STATED EXERCISE - The lines to reproduce run from the first one through the line containing "wasm.setup();". Reproduce them exactly.
* START GIVEN INFORMATION *
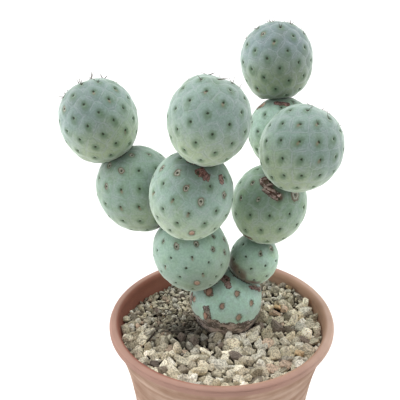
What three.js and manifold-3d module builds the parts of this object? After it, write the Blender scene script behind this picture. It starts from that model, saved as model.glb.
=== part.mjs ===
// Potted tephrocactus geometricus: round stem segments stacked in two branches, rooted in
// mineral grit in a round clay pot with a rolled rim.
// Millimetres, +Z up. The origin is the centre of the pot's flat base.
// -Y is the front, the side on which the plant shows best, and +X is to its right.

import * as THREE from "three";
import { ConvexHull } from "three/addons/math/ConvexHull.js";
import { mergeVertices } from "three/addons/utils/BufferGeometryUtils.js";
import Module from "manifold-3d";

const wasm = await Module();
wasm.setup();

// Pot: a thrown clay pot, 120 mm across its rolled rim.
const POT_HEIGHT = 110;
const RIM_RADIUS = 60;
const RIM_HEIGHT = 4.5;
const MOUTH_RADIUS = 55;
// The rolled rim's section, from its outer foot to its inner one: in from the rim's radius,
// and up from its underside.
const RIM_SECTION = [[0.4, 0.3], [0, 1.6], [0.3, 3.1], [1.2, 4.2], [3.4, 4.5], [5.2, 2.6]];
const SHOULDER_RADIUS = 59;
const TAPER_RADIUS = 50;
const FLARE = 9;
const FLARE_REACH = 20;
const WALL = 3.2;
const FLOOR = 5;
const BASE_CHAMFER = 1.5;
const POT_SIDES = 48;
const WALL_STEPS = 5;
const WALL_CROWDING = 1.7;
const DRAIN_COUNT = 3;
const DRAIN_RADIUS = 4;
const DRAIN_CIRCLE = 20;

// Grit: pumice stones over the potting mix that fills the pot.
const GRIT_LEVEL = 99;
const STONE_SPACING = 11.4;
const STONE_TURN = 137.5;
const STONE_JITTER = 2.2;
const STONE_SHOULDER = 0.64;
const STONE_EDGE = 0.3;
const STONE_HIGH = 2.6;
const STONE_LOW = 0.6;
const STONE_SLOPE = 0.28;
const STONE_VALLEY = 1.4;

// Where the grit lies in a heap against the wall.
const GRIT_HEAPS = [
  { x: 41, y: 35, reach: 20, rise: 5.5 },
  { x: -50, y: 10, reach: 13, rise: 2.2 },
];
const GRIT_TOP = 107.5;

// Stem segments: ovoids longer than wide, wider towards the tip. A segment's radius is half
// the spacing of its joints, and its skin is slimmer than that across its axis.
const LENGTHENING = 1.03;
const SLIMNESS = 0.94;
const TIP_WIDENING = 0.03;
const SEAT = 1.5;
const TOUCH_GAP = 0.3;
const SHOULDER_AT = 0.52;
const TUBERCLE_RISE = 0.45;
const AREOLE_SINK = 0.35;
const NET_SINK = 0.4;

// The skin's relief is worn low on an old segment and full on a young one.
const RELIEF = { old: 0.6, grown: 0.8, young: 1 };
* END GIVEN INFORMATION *
EXERCISE ANSWER -
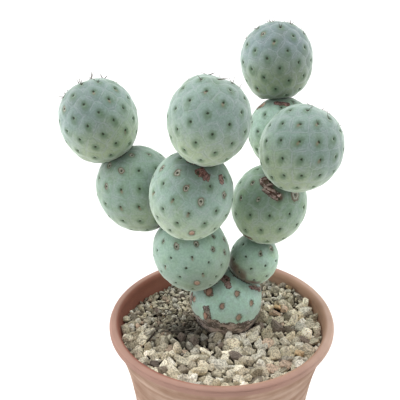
What three.js and manifold-3d module builds the parts of this object? After it, write the Blender scene script behind this picture. It starts from that model, saved as model.glb.
=== part.mjs ===
// Potted tephrocactus geometricus: round stem segments stacked in two branches, rooted in
// mineral grit in a round clay pot with a rolled rim.
// Millimetres, +Z up. The origin is the centre of the pot's flat base.
// -Y is the front, the side on which the plant shows best, and +X is to its right.

import * as THREE from "three";
import { ConvexHull } from "three/addons/math/ConvexHull.js";
import { mergeVertices } from "three/addons/utils/BufferGeometryUtils.js";
import Module from "manifold-3d";

const wasm = await Module();
wasm.setup();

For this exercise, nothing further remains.